DATA ENTRIES:
• • • •

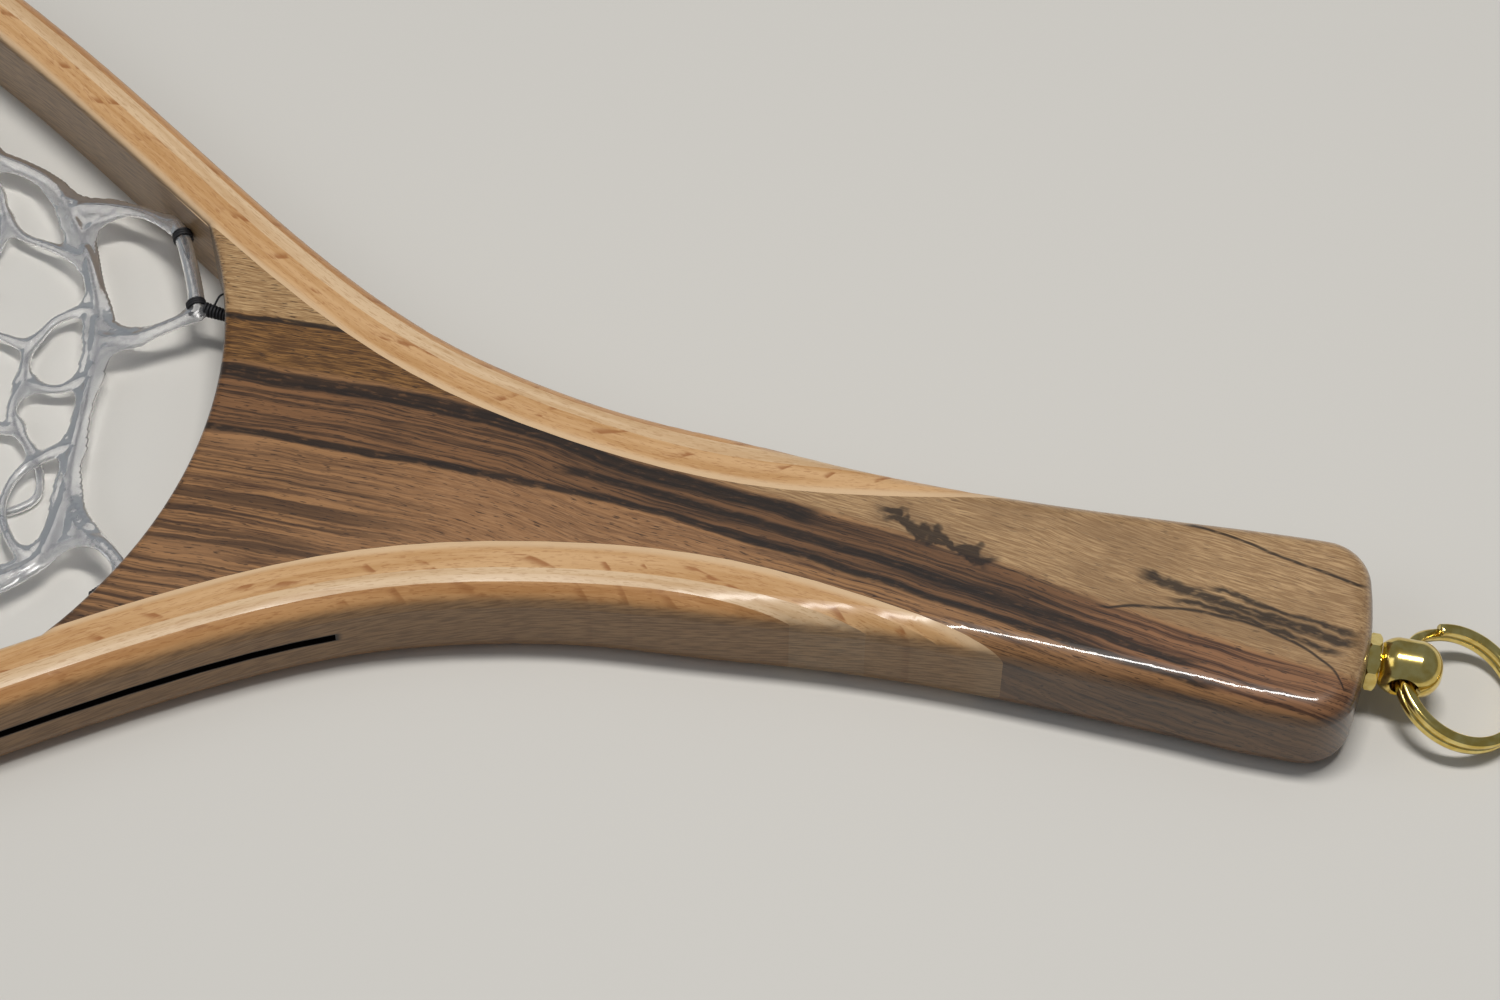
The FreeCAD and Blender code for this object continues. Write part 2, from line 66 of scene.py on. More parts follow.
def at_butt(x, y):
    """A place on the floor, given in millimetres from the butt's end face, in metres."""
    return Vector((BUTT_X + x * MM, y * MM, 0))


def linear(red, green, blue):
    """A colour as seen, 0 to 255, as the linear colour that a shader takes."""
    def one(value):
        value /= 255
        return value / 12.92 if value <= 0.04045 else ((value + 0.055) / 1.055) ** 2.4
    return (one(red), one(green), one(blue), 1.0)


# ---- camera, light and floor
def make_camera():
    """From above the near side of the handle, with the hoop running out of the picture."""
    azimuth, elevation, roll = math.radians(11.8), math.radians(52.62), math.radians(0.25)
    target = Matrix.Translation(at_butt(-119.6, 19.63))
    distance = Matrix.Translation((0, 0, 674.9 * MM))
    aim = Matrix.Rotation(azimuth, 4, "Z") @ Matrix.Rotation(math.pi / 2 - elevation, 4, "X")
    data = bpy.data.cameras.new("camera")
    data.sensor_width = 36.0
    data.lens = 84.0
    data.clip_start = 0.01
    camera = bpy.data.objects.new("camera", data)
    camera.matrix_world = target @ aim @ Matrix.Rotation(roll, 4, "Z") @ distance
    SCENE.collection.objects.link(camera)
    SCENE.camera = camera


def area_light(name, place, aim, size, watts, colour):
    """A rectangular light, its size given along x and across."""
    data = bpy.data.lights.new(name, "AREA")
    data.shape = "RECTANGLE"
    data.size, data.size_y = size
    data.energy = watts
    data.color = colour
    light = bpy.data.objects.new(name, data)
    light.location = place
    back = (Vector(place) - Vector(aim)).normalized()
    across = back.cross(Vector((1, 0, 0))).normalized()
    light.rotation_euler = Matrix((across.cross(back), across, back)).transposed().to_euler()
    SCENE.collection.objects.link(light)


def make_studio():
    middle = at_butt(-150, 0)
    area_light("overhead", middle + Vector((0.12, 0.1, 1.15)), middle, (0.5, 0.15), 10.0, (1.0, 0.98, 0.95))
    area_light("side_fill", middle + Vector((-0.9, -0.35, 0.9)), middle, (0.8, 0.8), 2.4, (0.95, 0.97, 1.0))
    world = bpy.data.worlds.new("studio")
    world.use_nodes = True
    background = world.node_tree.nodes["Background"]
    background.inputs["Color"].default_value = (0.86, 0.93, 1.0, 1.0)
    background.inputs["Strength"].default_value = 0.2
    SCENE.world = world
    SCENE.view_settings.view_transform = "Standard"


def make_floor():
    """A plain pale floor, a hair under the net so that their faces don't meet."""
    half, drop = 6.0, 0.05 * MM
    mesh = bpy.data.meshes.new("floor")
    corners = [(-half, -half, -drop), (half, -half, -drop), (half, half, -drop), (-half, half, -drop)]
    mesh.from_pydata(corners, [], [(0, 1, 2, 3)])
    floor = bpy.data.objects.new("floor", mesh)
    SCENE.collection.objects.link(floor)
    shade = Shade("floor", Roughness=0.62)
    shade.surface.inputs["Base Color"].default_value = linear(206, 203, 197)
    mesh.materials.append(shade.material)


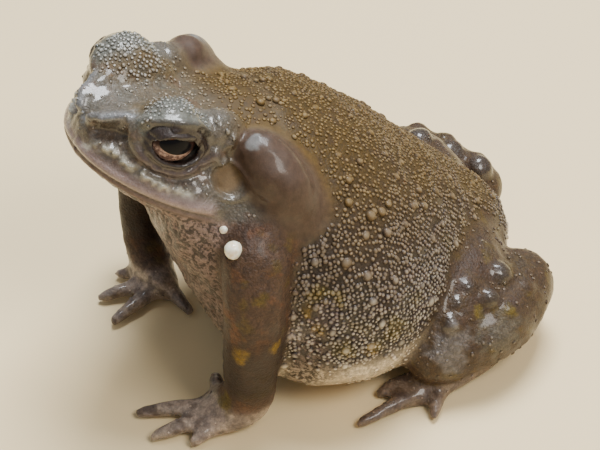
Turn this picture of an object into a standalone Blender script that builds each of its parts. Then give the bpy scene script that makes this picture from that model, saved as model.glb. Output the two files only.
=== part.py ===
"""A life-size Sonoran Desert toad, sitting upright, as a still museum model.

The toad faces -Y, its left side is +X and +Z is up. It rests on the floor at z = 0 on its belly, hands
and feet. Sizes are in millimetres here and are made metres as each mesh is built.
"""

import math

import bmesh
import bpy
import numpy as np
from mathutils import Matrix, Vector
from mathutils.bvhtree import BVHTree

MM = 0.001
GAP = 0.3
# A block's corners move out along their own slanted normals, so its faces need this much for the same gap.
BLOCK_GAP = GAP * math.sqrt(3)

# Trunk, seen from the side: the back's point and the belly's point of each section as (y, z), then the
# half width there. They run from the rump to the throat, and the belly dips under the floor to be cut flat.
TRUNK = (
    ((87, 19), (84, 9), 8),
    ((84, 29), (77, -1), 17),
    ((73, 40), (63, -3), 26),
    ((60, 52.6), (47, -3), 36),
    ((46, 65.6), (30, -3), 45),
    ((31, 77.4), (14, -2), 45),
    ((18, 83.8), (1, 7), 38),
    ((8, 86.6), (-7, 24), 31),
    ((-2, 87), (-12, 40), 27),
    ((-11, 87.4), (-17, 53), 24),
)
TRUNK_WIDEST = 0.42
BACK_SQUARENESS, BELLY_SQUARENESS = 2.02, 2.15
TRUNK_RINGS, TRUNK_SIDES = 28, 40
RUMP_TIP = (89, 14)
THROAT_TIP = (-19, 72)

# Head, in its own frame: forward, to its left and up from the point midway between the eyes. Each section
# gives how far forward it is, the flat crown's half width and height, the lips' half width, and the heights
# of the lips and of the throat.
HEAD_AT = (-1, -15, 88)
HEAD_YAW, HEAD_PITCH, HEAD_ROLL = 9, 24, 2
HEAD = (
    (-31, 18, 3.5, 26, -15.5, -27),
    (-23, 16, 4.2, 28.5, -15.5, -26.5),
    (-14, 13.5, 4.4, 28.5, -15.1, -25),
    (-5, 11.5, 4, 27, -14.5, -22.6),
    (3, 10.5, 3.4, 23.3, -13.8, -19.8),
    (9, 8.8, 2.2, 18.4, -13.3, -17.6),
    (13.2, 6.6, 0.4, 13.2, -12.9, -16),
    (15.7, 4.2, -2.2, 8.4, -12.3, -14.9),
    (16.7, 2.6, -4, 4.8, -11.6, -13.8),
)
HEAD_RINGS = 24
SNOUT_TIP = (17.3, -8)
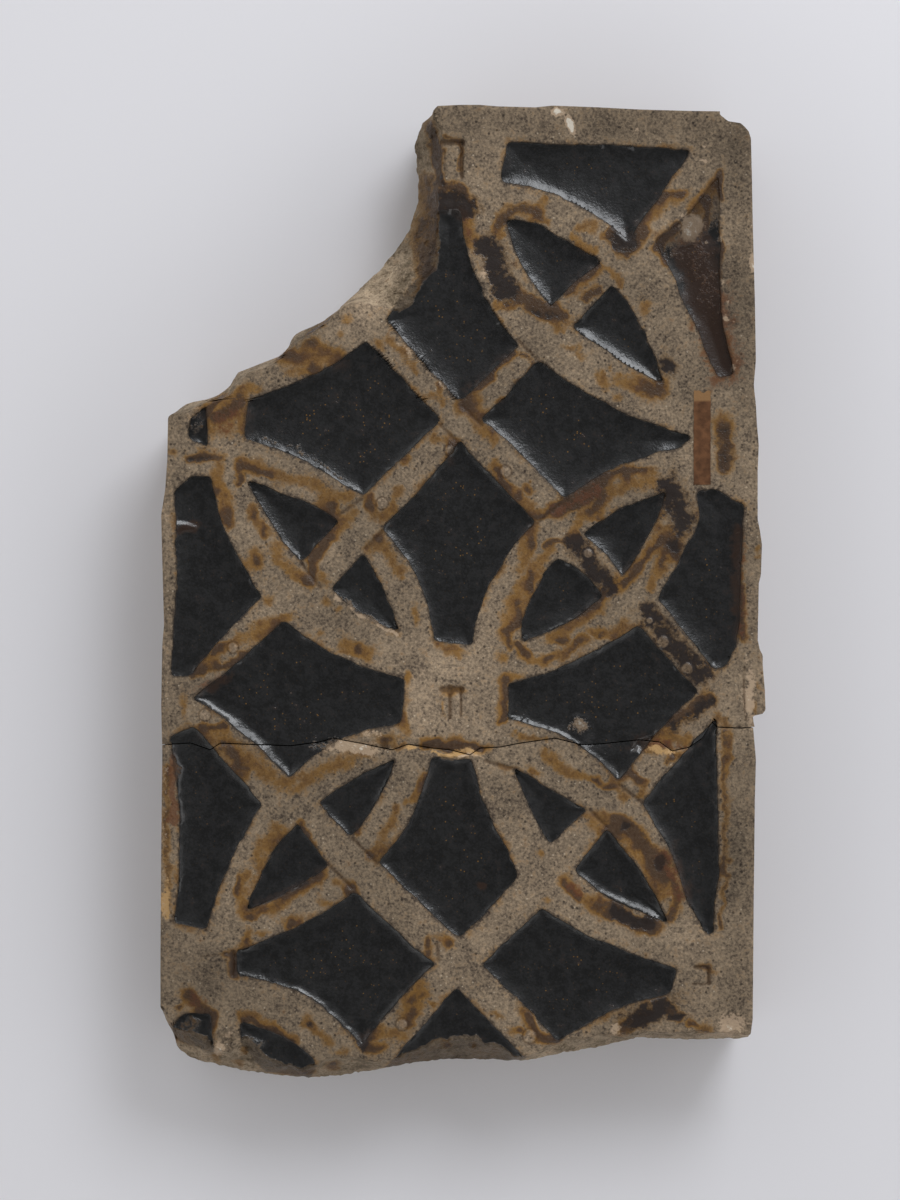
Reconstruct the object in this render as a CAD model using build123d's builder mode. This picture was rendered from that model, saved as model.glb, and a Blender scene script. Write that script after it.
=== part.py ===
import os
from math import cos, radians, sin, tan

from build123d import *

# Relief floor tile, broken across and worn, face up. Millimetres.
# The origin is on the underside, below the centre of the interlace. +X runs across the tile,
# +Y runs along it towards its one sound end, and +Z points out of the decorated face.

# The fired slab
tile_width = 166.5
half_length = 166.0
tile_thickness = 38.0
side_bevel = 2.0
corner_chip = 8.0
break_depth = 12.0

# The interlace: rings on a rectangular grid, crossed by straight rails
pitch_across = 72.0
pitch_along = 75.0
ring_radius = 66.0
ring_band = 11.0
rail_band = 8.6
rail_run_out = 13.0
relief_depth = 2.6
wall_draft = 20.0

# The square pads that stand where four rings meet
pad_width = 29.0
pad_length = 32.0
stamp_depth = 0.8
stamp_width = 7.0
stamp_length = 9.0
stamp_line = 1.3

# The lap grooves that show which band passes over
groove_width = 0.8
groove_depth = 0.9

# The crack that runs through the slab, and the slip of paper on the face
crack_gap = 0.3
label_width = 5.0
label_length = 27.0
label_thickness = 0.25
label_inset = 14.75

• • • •

WHAT YOU ARE ASKED TO DO: Every record shown above must be echoed exactly.

OUTPUT FOR THIS TASK:
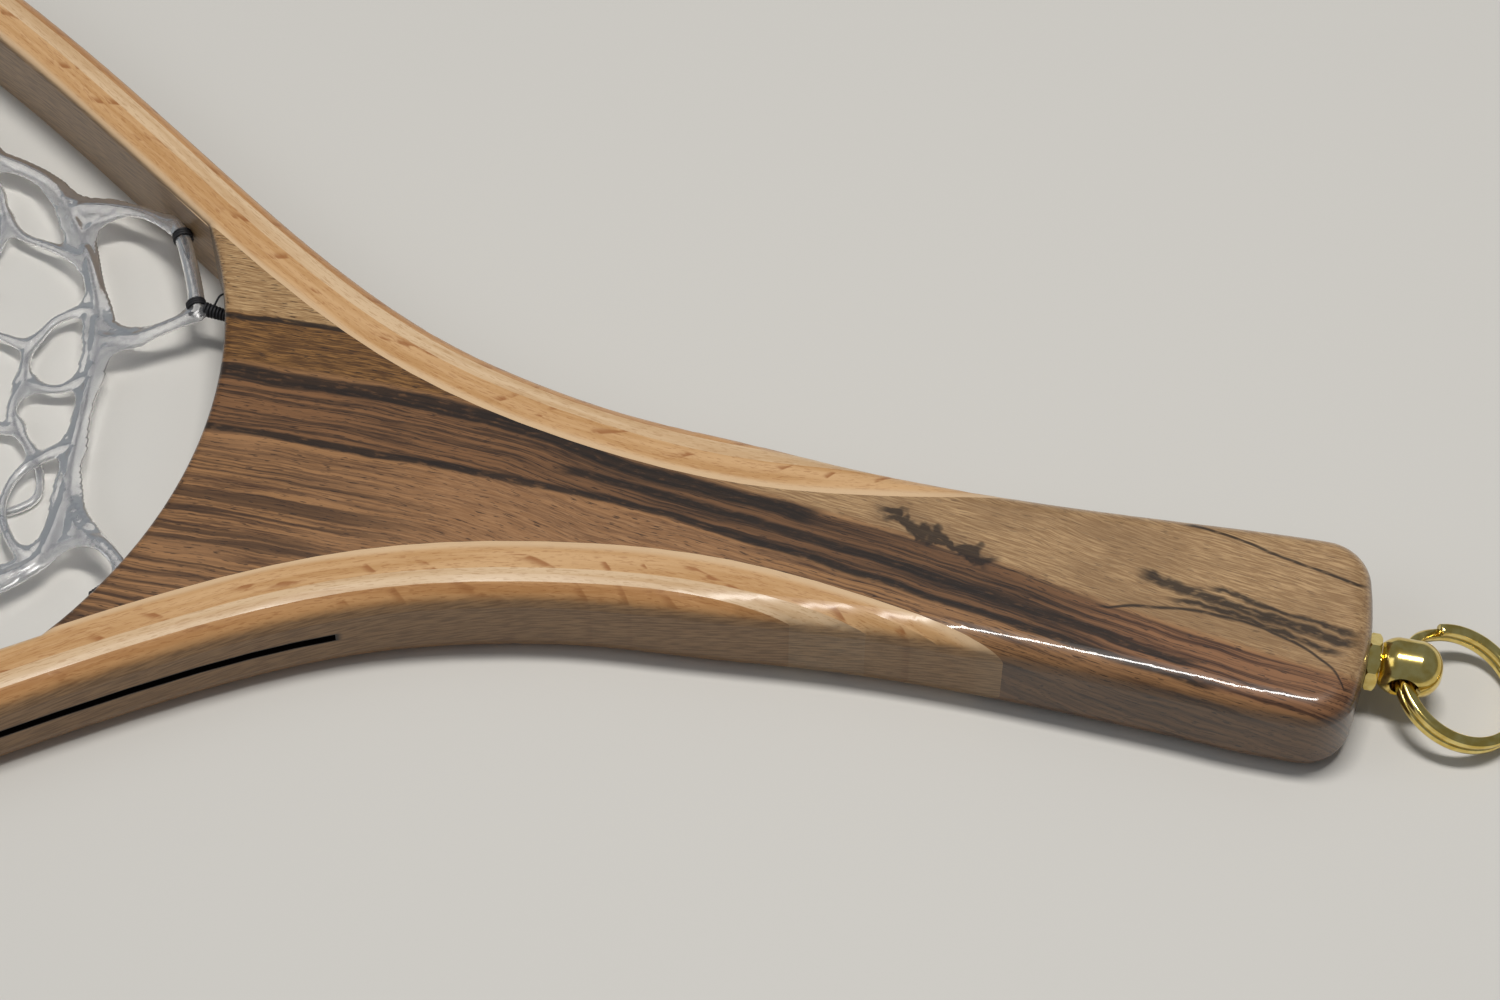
The FreeCAD and Blender code for this object continues. Write part 2, from line 66 of scene.py on. More parts follow.
def at_butt(x, y):
    """A place on the floor, given in millimetres from the butt's end face, in metres."""
    return Vector((BUTT_X + x * MM, y * MM, 0))


def linear(red, green, blue):
    """A colour as seen, 0 to 255, as the linear colour that a shader takes."""
    def one(value):
        value /= 255
        return value / 12.92 if value <= 0.04045 else ((value + 0.055) / 1.055) ** 2.4
    return (one(red), one(green), one(blue), 1.0)


# ---- camera, light and floor
def make_camera():
    """From above the near side of the handle, with the hoop running out of the picture."""
    azimuth, elevation, roll = math.radians(11.8), math.radians(52.62), math.radians(0.25)
    target = Matrix.Translation(at_butt(-119.6, 19.63))
    distance = Matrix.Translation((0, 0, 674.9 * MM))
    aim = Matrix.Rotation(azimuth, 4, "Z") @ Matrix.Rotation(math.pi / 2 - elevation, 4, "X")
    data = bpy.data.cameras.new("camera")
    data.sensor_width = 36.0
    data.lens = 84.0
    data.clip_start = 0.01
    camera = bpy.data.objects.new("camera", data)
    camera.matrix_world = target @ aim @ Matrix.Rotation(roll, 4, "Z") @ distance
    SCENE.collection.objects.link(camera)
    SCENE.camera = camera


def area_light(name, place, aim, size, watts, colour):
    """A rectangular light, its size given along x and across."""
    data = bpy.data.lights.new(name, "AREA")
    data.shape = "RECTANGLE"
    data.size, data.size_y = size
    data.energy = watts
    data.color = colour
    light = bpy.data.objects.new(name, data)
    light.location = place
    back = (Vector(place) - Vector(aim)).normalized()
    across = back.cross(Vector((1, 0, 0))).normalized()
    light.rotation_euler = Matrix((across.cross(back), across, back)).transposed().to_euler()
    SCENE.collection.objects.link(light)


def make_studio():
    middle = at_butt(-150, 0)
    area_light("overhead", middle + Vector((0.12, 0.1, 1.15)), middle, (0.5, 0.15), 10.0, (1.0, 0.98, 0.95))
    area_light("side_fill", middle + Vector((-0.9, -0.35, 0.9)), middle, (0.8, 0.8), 2.4, (0.95, 0.97, 1.0))
    world = bpy.data.worlds.new("studio")
    world.use_nodes = True
    background = world.node_tree.nodes["Background"]
    background.inputs["Color"].default_value = (0.86, 0.93, 1.0, 1.0)
    background.inputs["Strength"].default_value = 0.2
    SCENE.world = world
    SCENE.view_settings.view_transform = "Standard"


def make_floor():
    """A plain pale floor, a hair under the net so that their faces don't meet."""
    half, drop = 6.0, 0.05 * MM
    mesh = bpy.data.meshes.new("floor")
    corners = [(-half, -half, -drop), (half, -half, -drop), (half, half, -drop), (-half, half, -drop)]
    mesh.from_pydata(corners, [], [(0, 1, 2, 3)])
    floor = bpy.data.objects.new("floor", mesh)
    SCENE.collection.objects.link(floor)
    shade = Shade("floor", Roughness=0.62)
    shade.surface.inputs["Base Color"].default_value = linear(206, 203, 197)
    mesh.materials.append(shade.material)


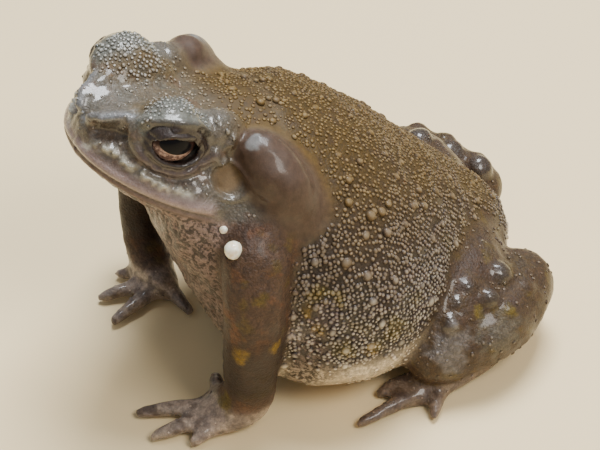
Turn this picture of an object into a standalone Blender script that builds each of its parts. Then give the bpy scene script that makes this picture from that model, saved as model.glb. Output the two files only.
=== part.py ===
"""A life-size Sonoran Desert toad, sitting upright, as a still museum model.

The toad faces -Y, its left side is +X and +Z is up. It rests on the floor at z = 0 on its belly, hands
and feet. Sizes are in millimetres here and are made metres as each mesh is built.
"""

import math

import bmesh
import bpy
import numpy as np
from mathutils import Matrix, Vector
from mathutils.bvhtree import BVHTree

MM = 0.001
GAP = 0.3
# A block's corners move out along their own slanted normals, so its faces need this much for the same gap.
BLOCK_GAP = GAP * math.sqrt(3)

# Trunk, seen from the side: the back's point and the belly's point of each section as (y, z), then the
# half width there. They run from the rump to the throat, and the belly dips under the floor to be cut flat.
TRUNK = (
    ((87, 19), (84, 9), 8),
    ((84, 29), (77, -1), 17),
    ((73, 40), (63, -3), 26),
    ((60, 52.6), (47, -3), 36),
    ((46, 65.6), (30, -3), 45),
    ((31, 77.4), (14, -2), 45),
    ((18, 83.8), (1, 7), 38),
    ((8, 86.6), (-7, 24), 31),
    ((-2, 87), (-12, 40), 27),
    ((-11, 87.4), (-17, 53), 24),
)
TRUNK_WIDEST = 0.42
BACK_SQUARENESS, BELLY_SQUARENESS = 2.02, 2.15
TRUNK_RINGS, TRUNK_SIDES = 28, 40
RUMP_TIP = (89, 14)
THROAT_TIP = (-19, 72)

# Head, in its own frame: forward, to its left and up from the point midway between the eyes. Each section
# gives how far forward it is, the flat crown's half width and height, the lips' half width, and the heights
# of the lips and of the throat.
HEAD_AT = (-1, -15, 88)
HEAD_YAW, HEAD_PITCH, HEAD_ROLL = 9, 24, 2
HEAD = (
    (-31, 18, 3.5, 26, -15.5, -27),
    (-23, 16, 4.2, 28.5, -15.5, -26.5),
    (-14, 13.5, 4.4, 28.5, -15.1, -25),
    (-5, 11.5, 4, 27, -14.5, -22.6),
    (3, 10.5, 3.4, 23.3, -13.8, -19.8),
    (9, 8.8, 2.2, 18.4, -13.3, -17.6),
    (13.2, 6.6, 0.4, 13.2, -12.9, -16),
    (15.7, 4.2, -2.2, 8.4, -12.3, -14.9),
    (16.7, 2.6, -4, 4.8, -11.6, -13.8),
)
HEAD_RINGS = 24
SNOUT_TIP = (17.3, -8)
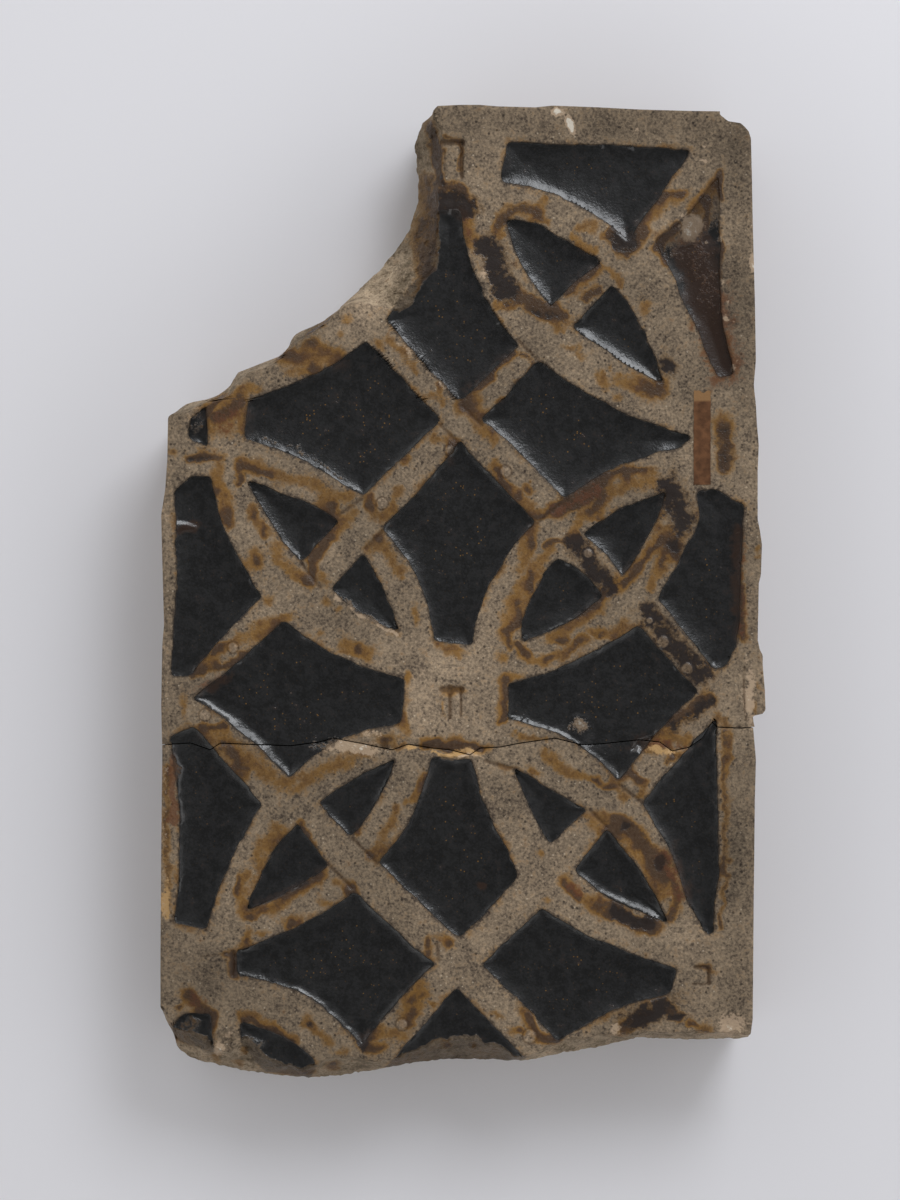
Reconstruct the object in this render as a CAD model using build123d's builder mode. This picture was rendered from that model, saved as model.glb, and a Blender scene script. Write that script after it.
=== part.py ===
import os
from math import cos, radians, sin, tan

from build123d import *

# Relief floor tile, broken across and worn, face up. Millimetres.
# The origin is on the underside, below the centre of the interlace. +X runs across the tile,
# +Y runs along it towards its one sound end, and +Z points out of the decorated face.

# The fired slab
tile_width = 166.5
half_length = 166.0
tile_thickness = 38.0
side_bevel = 2.0
corner_chip = 8.0
break_depth = 12.0

# The interlace: rings on a rectangular grid, crossed by straight rails
pitch_across = 72.0
pitch_along = 75.0
ring_radius = 66.0
ring_band = 11.0
rail_band = 8.6
rail_run_out = 13.0
relief_depth = 2.6
wall_draft = 20.0

# The square pads that stand where four rings meet
pad_width = 29.0
pad_length = 32.0
stamp_depth = 0.8
stamp_width = 7.0
stamp_length = 9.0
stamp_line = 1.3

# The lap grooves that show which band passes over
groove_width = 0.8
groove_depth = 0.9

# The crack that runs through the slab, and the slip of paper on the face
crack_gap = 0.3
label_width = 5.0
label_length = 27.0
label_thickness = 0.25
label_inset = 14.75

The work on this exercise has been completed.